What a Strong Marketing Strategy Should Include
A strong marketing strategy should bring the major decisions together into one coherent framework.
It should define the marketing objective, the priority audiences, the priority markets, the intended positioning, the messaging direction, the channel mix, the campaign approach, the budget logic, the growth plan, the competitive position, and the measurement priorities.
The value is not in documenting these areas separately. The value is in making sure they support each other.
If the strategy says the business is prioritizing high-value enterprise buyers, but the messaging is broad, the channels are optimized for low-cost volume, and the measurement only tracks total lead count, the strategy is not aligned.
If the strategy says the business wants long-term organic growth, but all budget goes into short-term paid campaigns, the budget does not support the strategy.
If the strategy says the business wants to enter a new market, but the website, sales materials, localization, and tracking are not ready, the market strategy is incomplete.
A strong marketing strategy should make these conflicts visible before they become performance problems.
A Practical Marketing Strategy Checklist
A strong marketing strategy should answer a few practical questions:
- Is the main business objective clear?
- Is the priority audience defined?
- Is the priority market or segment clear?
- Is the positioning specific enough to be defensible?
- Can the business explain why the audience should choose this offer?
- Are the core messages aligned with the positioning?
- Do the selected channels match audience behavior and decision stages?
- Does each campaign have a clear role?
- Does the budget reflect the stated priorities?
- Are short-term and long-term growth needs balanced?
- Are competitors and alternatives understood clearly?
- Are measurement priorities connected to business outcomes?
- Can the strategy guide what not to do?
If the answer is no, the issue is not only tactical.
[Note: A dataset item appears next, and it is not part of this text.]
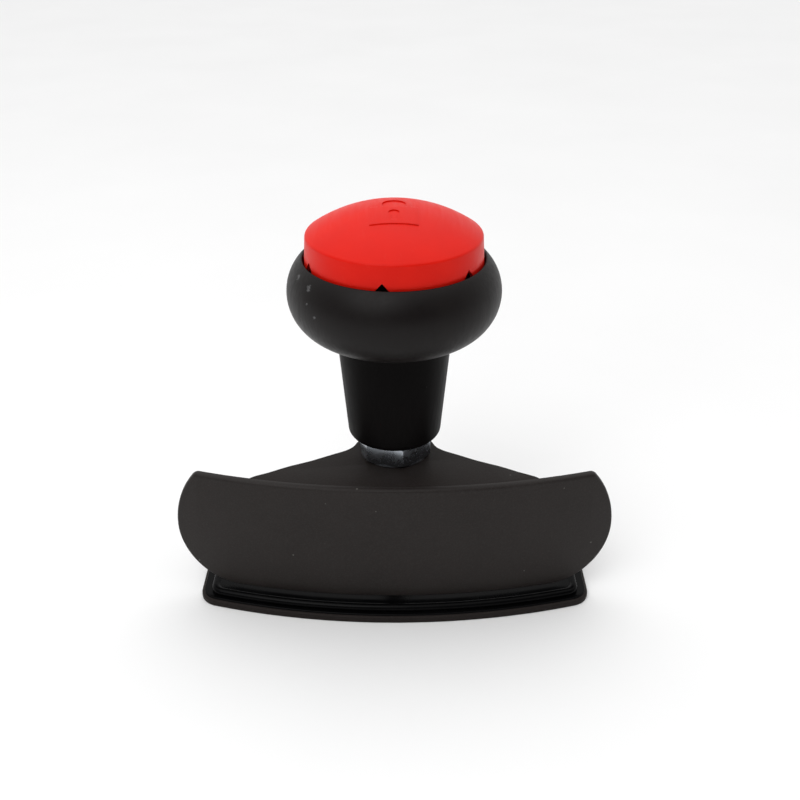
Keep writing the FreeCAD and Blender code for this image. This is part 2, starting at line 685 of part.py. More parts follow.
def build_head_screws():
    seat = "Sheet.cup_floor_z - Sheet.head_screw_head_height - 0.2"
    shanks = head_screw_cylinders("head_screw_shank", "Sheet.head_screw_radius",
                                  "Sheet.head_screw_low_z", seat)
    heads = head_screw_cylinders("head_screw_head", "Sheet.head_screw_head_radius", seat,
                                 "Sheet.cup_floor_z - 0.2")
    sockets = head_screw_cylinders("head_screw_socket", "Sheet.head_screw_radius * 0.8",
                                   "Sheet.cup_floor_z - 1.4", "Sheet.cup_floor_z + 1")
    screws = cut("head_screws_cut", fuse("head_screws_blank", shanks + heads),
                 fuse("head_screw_sockets", sockets))
    node("head_screws", screws)


def build_housing():
    """The steel core: threaded on the stud below, it holds the slide and the key cylinder."""
    blank = cylinder("housing_blank", "Sheet.housing_radius", "Sheet.housing_low_z", "Sheet.housing_top_z")
    thread = cylinder("housing_thread", "Sheet.stud_radius", "Sheet.housing_low_z - 1", "Sheet.stud_top_z")
    passage = cylinder("housing_passage", "Sheet.stem_radius + Sheet.passage_clearance",
                       "Sheet.stud_top_z - 1",
                       "Sheet.chamber_low_z + 1")
    half = "Sheet.chamber_half_width"
    chamber = block("housing_chamber", ("-Sheet.chamber_reach", "Sheet.chamber_reach"),
                    ("-" + half, half), ("Sheet.chamber_low_z", "Sheet.chamber_high_z + 0.1"))
    cam = cylinder("housing_cam_bore", "Sheet.cam_bore_radius", "Sheet.chamber_high_z",
                   "Sheet.cylinder_low_z + 0.1")
    seat = cylinder("housing_seat", "Sheet.cylinder_radius", "Sheet.cylinder_low_z",
                    "Sheet.housing_top_z + 1")
    hollow = fuse("housing_hollow", [thread, passage, chamber, cam, seat])
    node("lock_housing", cut("housing", blank, hollow))

    disc = cylinder("disc_blank", "Sheet.housing_radius", "Sheet.housing_top_z", "Sheet.disc_top_z")
    hole = cylinder("disc_hole", "Sheet.disc_hole_radius", "Sheet.housing_top_z - 1", "Sheet.disc_top_z + 1")
    node("anti_drill_disc", cut("disc", disc, hole))


# ---------------------------------------------------------------- key cylinder
def pin_rows():
    """The heights of the pin stacks, as sheet expressions."""
    return ["Sheet.pin_first_z + %d * Sheet.pin_pitch" % row for row in range(dim("pin_count"))]


def build_cylinder_body():
    blank = cylinder("cylinder_blank", "Sheet.cylinder_radius", "Sheet.cylinder_low_z",
                     "Sheet.housing_top_z")
    bore = cylinder("cylinder_bore", "Sheet.plug_bore_radius", "Sheet.cylinder_low_z - 1",
                    "Sheet.housing_top_z + 1")
    bores = [cross_pin("driver_bore_%d" % row, "Sheet.pin_bore_radius", "0", "Sheet.cylinder_radius + 1", z)
             for row, z in enumerate(pin_rows())]
    node("cylinder_body", cut("cylinder", blank, fuse("cylinder_cuts", [bore] + bores)))


def build_driver_pins():
    pins = [cross_pin("driver_%d" % row, "Sheet.pin_radius", "Sheet.plug_bore_radius + 0.1",
                      "Sheet.plug_bore_radius + 0.1 + Sheet.driver_length", z)
            for row, z in enumerate(pin_rows())]
    node("driver_pins", fuse("drivers", pins))


def build_driver_springs():
    """One small coil behind each driver pin."""
    low = dim("plug_bore_radius") + 0.1 + dim("driver_length") + dim("spring_wire")
    high = dim("cylinder_radius") - dim("spring_wire") - 0.05
    turns = 3
    radius, wire = dim("spring_radius"), dim("spring_wire")
    helix = Part.makeHelix((high - low) / turns, high - low, radius)
    section = Part.Wire([Part.makeCircle(wire, Vector(radius, 0, 0), Vector(0, 1, 0))])
    coil = Part.Wire(helix).makePipeShell([section], True, True)
    coils = []
    for row in range(dim("pin_count")):
        copy = coil.copy()
        height = dim("pin_first_z") + row * dim("pin_pitch")
        copy.Placement = Placement(Vector(0, low, height), Rotation(Vector(1, 0, 0), -90))
        coils.append(copy)
    springs = doc.addObject("Part::Feature", "springs")
    springs.Shape = Part.makeCompound(coils)
    node("driver_springs", springs)


def build_plug():
    blank = cylinder("plug_blank", "Sheet.plug_radius", "Sheet.cam_top_z", "Sheet.plug_top_z")
    keyhole = block("plug_keyhole", ("-Sheet.keyhole_width / 2", "Sheet.keyhole_width / 2"),
                    ("-Sheet.keyhole_height / 2", "Sheet.keyhole_height / 2"),
                    ("Sheet.keyhole_low_z", "Sheet.plug_top_z + 1"))
    bores = [cross_pin("key_pin_bore_%d" % row, "Sheet.pin_bore_radius", "0", "Sheet.plug_radius + 1", z)
             for row, z in enumerate(pin_rows())]
    screws = cam_screw_cylinders("plug_screw_hole", "Sheet.cam_screw_radius", "Sheet.cam_top_z - 1",
                                 "Sheet.cam_screw_top_z")
    node("plug", cut("plug_cut", blank, fuse("plug_cuts", [keyhole] + bores + screws)))

    lengths = (3.6, 2.9, 4.2, 3.2, 3.9)
    tip = "Sheet.plug_radius - Sheet.key_pin_tip_gap"
    pins = [cross_pin("key_pin_%d" % row, "Sheet.pin_radius", "%s - %s" % (tip, length), tip, z)
            for row, (z, length) in enumerate(zip(pin_rows(), lengths))]
    node("key_pins", fuse("key_pin_row", pins))


def cam_screw_cylinders(name, radius, low, high):
    """The two screws that hold the cam to the plug, as cylinders."""
    offset = "Sheet.cam_screw_offset"
    return [cylinder(name + "_a", radius, low, high, x="-" + offset, y=offset),
            cylinder(name + "_b", radius, low, high, x=offset, y="-" + offset)]


def build_cam():
    """A disc under the plug with an off-centre pin that points down into the slide."""
    disc = cylinder("cam_blank", "Sheet.cam_radius", "Sheet.cam_low_z", "Sheet.cam_top_z")
    pin = cylinder("cam_pin", "Sheet.cam_pin_radius", "Sheet.cam_pin_low_z", "Sheet.cam_top_z",
                   x="Sheet.cam_pin_offset", y="Sheet.cam_pin_offset")
    shanks = cam_screw_cylinders("cam_hole", "Sheet.cam_screw_radius", "Sheet.cam_low_z - 1",
                                 "Sheet.cam_top_z + 1")
    sinks = cam_screw_cylinders("cam_sink", "Sheet.cam_screw_head_radius", "Sheet.cam_low_z - 1",
                                "Sheet.cam_low_z + Sheet.cam_screw_head_height")
    node("cam_disc", cut("cam", fuse("cam_body", [disc, pin]), fuse("cam_holes", shanks + sinks)))

    heads = cam_screw_cylinders("cam_screw_head", "Sheet.cam_screw_head_radius", "Sheet.cam_low_z + 0.1",
                                "Sheet.cam_low_z + Sheet.cam_screw_head_height")
    shafts = cam_screw_cylinders("cam_screw_shaft", "Sheet.cam_screw_radius",
                                 "Sheet.cam_low_z + Sheet.cam_screw_head_height", "Sheet.cam_screw_top_z")
    node("cam_screws", fuse("cam_screw_pair", heads + shafts))


def build_slide():
    """The locking slide: a plate over the stem's tip, and a blade that enters the groove."""
    half = ("-Sheet.slide_half_width", "Sheet.slide_half_width")
    plate_low = "Sheet.slide_top_z - Sheet.slide_plate_thickness"
    plate = block("slide_plate", ("-Sheet.slide_tail", "Sheet.slide_reach"), half,
                  (plate_low, "Sheet.slide_top_z"))
    finger = block("slide_finger", ("Sheet.slide_finger_x", "Sheet.slide_reach"), half,
                   ("Sheet.slide_low_z", "Sheet.slide_top_z - 1"))
    blade = block("slide_blade", ("Sheet.slide_blade_tip_x", "Sheet.slide_reach"), half,
                  ("Sheet.slide_low_z", "Sheet.slide_blade_top_z"))
    margin = "(Sheet.cam_pin_radius + Sheet.slide_slot_margin)"
    offset = "Sheet.cam_pin_offset"
    far = "Sheet.cam_pin_offset * sqrt(2)"
    slot = block("slide_slot", ("%s - %s" % (offset, margin), "%s + %s" % (offset, margin)),
                 ("%s - %s" % (offset, margin), "%s + %s" % (far, margin)),
                 (plate_low + " - 1", "Sheet.slide_top_z + 1"))
    node("locking_slide", cut("slide", fuse("slide_blank", [plate, finger, blade]), slot))


# ---------------------------------------------------------------- cap
def domed(name, dome_radius, foot_radius, foot_z, shoulder_radius, shoulder_z):
    """A solid plug with a tapered side and a domed top; sizes are names in the sheet."""
    skirt = doc.addObject("Part::Cone", name + "_skirt")
    bind(skirt, Radius1=cell(foot_radius), Radius2=cell(shoulder_radius),
         Height="%s - %s" % (cell(shoulder_z), cell(foot_z)), Placement__Base__z=cell(foot_z))
    ball = doc.addObject("Part::Sphere", name + "_ball")
    bind(ball, Radius=cell(dome_radius), Placement__Base__z="Sheet.cap_dome_centre_z")
    column = cylinder(name + "_column", cell(shoulder_radius), cell(shoulder_z), "Sheet.cap_top_z + 1")
    return fuse(name, [skirt, common(name + "_dome", [ball, column])])


def build_cap():
    """A domed snap-in cap: its skirt goes down into the cup and has small notches."""
    outer = domed("cap_outer", "cap_dome_radius", "cap_foot_radius", "cap_foot_z",
                  "cap_shoulder_radius", "cap_shoulder_z")
    inner = domed("cap_inner", "cap_inner_dome_radius", "cap_inner_foot_radius", "cap_cavity_low_z",
                  "cap_inner_shoulder_radius", "cap_inner_shoulder_z")
    blank = cut("cap_blank", outer, inner)

    def at_shoulder(edge):
        box = edge.BoundBox
        return abs(box.ZMin - dim("cap_shoulder_z")) < 0.01 and abs(box.ZMax - dim("cap_shoulder_z")) < 0.01

    shell = rounded("cap_rounded", blank, dim("cap_edge_round"), at_shoulder)
    low, high, half = dim("cap_notch_low_z"), dim("cap_notch_high_z"), dim("cap_notch_half_width")
    triangle = Part.makePolygon([Vector(-half, 0, low), Vector(half, 0, low), Vector(0, 0, high),
                                 Vector(-half, 0, low)])
    wedge = Part.Face(triangle).extrude(Vector(0, -60, 0))
    wedges = []
    for number in range(dim("cap_notch_count")):
        copy = wedge.copy()
        turn = number * 360.0 / dim("cap_notch_count") - dim("cap_notch_turn")
        copy.rotate(Vector(0, 0, 0), Vector(0, 0, 1), turn)
        wedges.append(copy)
    notches = doc.addObject("Part::Feature", "cap_notches")
    notches.Shape = Part.makeCompound(wedges)
    node("cap_shell", cut("cap", shell, notches))


def build_emblem():
    """A plain padlock in low relief on the dome."""
    low, high = "Sheet.cap_shoulder_z", "Sheet.cap_top_z + 5"
    middle = "Sheet.emblem_y"
    body = block("emblem_body", ("-Sheet.emblem_width / 2", "Sheet.emblem_width / 2"),
                 (middle + " - Sheet.emblem_height", middle), (low, high))
    bow = cylinder("emblem_bow", "Sheet.emblem_bow_radius", low, high, y=middle + " + 3")
    legs = block("emblem_legs", ("-Sheet.emblem_bow_radius", "Sheet.emblem_bow_radius"),
                 (middle + " - 1", middle + " + 3"), (low, high))
    inside = "(Sheet.emblem_bow_radius - Sheet.emblem_bow_width)"
    bow_hole = cylinder("emblem_bow_hole", inside, low, high, y=middle + " + 3")
    legs_hole = block("emblem_legs_hole", ("-" + inside, inside), (middle, middle + " + 3"), (low, high))
    hoop = cut("emblem_hoop", fuse("emblem_hoop_blank", [bow, legs]),
               fuse("emblem_hoop_hole", [bow_hole, legs_hole]))
    eye = cylinder("emblem_eye", "Sheet.emblem_keyhole_radius", low, high,
                   y=middle + " - Sheet.emblem_height * 0.42")
    shaft = block("emblem_shaft", ("-Sheet.emblem_keyhole_radius * 0.45", "Sheet.emblem_keyhole_radius * 0.45"),
                  (middle + " - Sheet.emblem_height * 0.8", middle + " - Sheet.emblem_height * 0.42"),
                  (low, high))
    padlock = cut("emblem_padlock", fuse("emblem_blank", [body, hoop]), fuse("emblem_keyhole", [eye, shaft]))

    outer = doc.addObject("Part::Sphere", "emblem_outer")
    inner = doc.addObject("Part::Sphere", "emblem_inner")
    bind(outer, Radius="Sheet.cap_dome_radius + Sheet.emblem_relief",
         Placement__Base__z="Sheet.cap_dome_centre_z")
    bind(inner, Radius="Sheet.cap_dome_radius", Placement__Base__z="Sheet.cap_dome_centre_z")
    node("cap_emblem", common("emblem", [padlock, cut("emblem_skin", outer, inner)]))


# ---------------------------------------------------------------- build, test and write
for build in (build_lower_plate, build_jaw_pad, build_stem, build_stem_fasteners, build_top_plate,
              build_front_shield, build_weld_beads, build_stud, build_nut, build_neck, build_head,
              build_head_screws, build_housing, build_cylinder_body, build_driver_pins,
              build_driver_springs, build_plug, build_cam, build_slide, build_cap, build_emblem):
    build()
doc.recompute()

for obj in doc.Objects:
    if {"Invalid", "Error"} & set(obj.State):
        raise RuntimeError("%s failed: %s" % (obj.Label, obj.getStatusString()))
for name, obj in NODES.items():
    if obj.Shape.isNull() or not obj.Shape.isValid() or obj.Shape.Volume <= 0:
        raise RuntimeError("%s has no valid solid" % name)
for name, obj in NODES.items():
    obj.Shape.exportStep("parts/%s.step" % name)
    box = obj.Shape.BoundBox
    print("%-18s %9.1f mm3  solids %d  x %.1f..%.1f y %.1f..%.1f z %.1f..%.1f" % (
        name, obj.Shape.Volume, len(obj.Shape.Solids), box.XMin, box.XMax, box.YMin, box.YMax,
        box.ZMin, box.ZMax))
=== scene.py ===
"""Looks of the steering wheel lock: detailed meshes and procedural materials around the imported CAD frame.

Metres, +Z up, the guard facing -Y. Sizes in MM are millimetres and repeat the part's own sizes.
"""

import math

import bmesh
import bpy
from mathutils import Matrix, Vector


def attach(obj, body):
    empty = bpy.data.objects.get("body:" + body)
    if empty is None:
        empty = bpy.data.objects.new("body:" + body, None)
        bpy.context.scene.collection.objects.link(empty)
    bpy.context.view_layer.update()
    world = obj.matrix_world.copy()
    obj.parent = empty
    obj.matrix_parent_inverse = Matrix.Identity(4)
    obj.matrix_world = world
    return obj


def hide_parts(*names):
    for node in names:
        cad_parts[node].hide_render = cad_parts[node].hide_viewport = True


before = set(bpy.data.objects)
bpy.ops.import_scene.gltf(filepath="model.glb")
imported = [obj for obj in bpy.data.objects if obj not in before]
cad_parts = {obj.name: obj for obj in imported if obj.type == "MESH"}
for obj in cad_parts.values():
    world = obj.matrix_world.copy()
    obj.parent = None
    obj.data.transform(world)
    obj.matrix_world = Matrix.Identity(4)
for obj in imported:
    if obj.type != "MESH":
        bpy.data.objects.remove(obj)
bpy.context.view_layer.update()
MM = 0.001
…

It is strategic. The business may be active, but the activity is not organized around clear decisions.
Final Thoughts
Marketing strategy is the foundation that gives marketing discipline.
It helps teams decide what to focus on, who to prioritize, how to position the offer, what messages to communicate, which channels to use, how to plan campaigns, how to allocate budget, which markets to pursue, how to grow, how to compete, and how to measure progress.
A strong marketing strategy does not make marketing more complicated. It makes marketing more focused.
When strategy is clear, execution becomes easier to judge. Campaigns have a purpose. Channels have roles. Budgets have logic. Measurement supports decisions. Teams can move faster because they are not constantly debating the basics.
That is the value of marketing strategy: it turns scattered activity into intentional progress.